I am still working on overcoming hybris’ limitations. Today’s topic is about personalized catalogs. In one of the previous blog posts, I talked about personalized prices for 500,000 customer groups. This time I want to tell you about personalized product availability. It is clear that in most cases the number of availability groups is not very high. However, I used an extreme case: 500,000 availability groups for one e-shop, with one unique customer per group. Having solved this issue, this approach could easily be scaled down, recognizing the possible bottlenecks and limitations. In my example below:

`left` customer (#745) belongs to availability group #745.
`right` customer (#11111) belongs to availability group #11111.

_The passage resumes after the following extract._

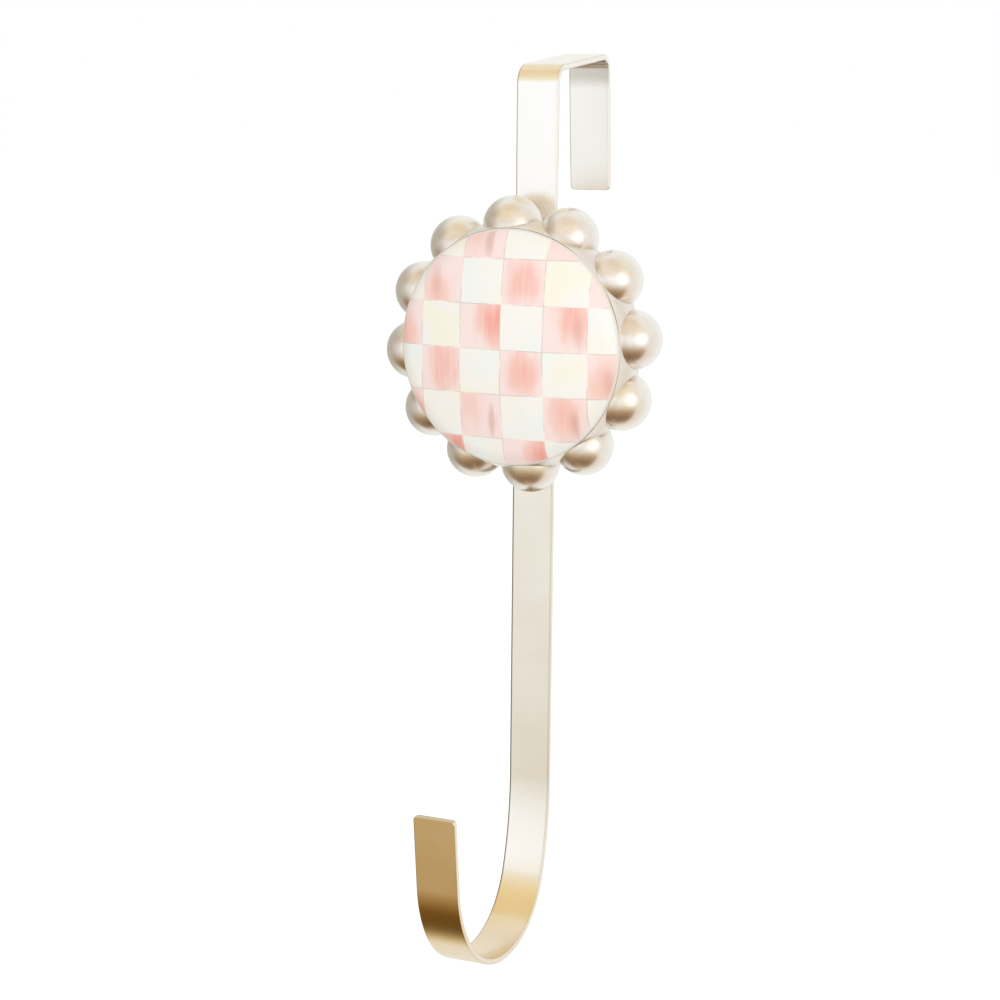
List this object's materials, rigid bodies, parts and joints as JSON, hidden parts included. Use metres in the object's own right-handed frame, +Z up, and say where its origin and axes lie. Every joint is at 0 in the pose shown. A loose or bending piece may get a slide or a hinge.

	Availability group #745	Availability group #11111
EF 2X II EXTERNDER	AVAILABLE	NOT AVAILABLE
RECHARGEABLE BATTERY PACK	AVAILABLE	NOT AVAILABLE
FLAGSHIP TRIPOD	NOT AVAILABLE	AVAILABLE
HIGH QUALITY TRIPOD	AVAILABLE	AVAILABLE

The following behavior is expected (see the screenshot below). The left side is a screenshot from the device where customer #745 is logged in; the right side is for customer #11111. image2016-6-9 19-58-59.png

Data and models

Complexity

In hybris, availability information is stored in the database and SOLR index. For category pages and search results, hybris uses SOLR. For product pages, it uses the information from the database. Indexing is a slow process for large, comprehensive catalogs, so it is common that information in these sources is different. However, the product information (such as product attributes, title, description or product images) is not changed frequently, while such product data as prices and stock data are very dynamic. However, the indexing logic is arranged in hybris so that (almost) all the information is being retrieved from the database for indexing purposes. If your stock is very dynamic, you need to launch a new indexing process just after the previous one is complete. At times the indexing can take hours. This can mean that information about product availability won’t be relevant for a large number of the products for a significant amount of time. One solution is to change the availability information directly, without touching the other fields. It is a good approach, but I’m not satisfied with the performance.

Solution

There is a separate SOLR core to handle availability groups. The configuration of this core is rather basic. This is a simple four-column dataset: customercode, productid, AvailableOrNot.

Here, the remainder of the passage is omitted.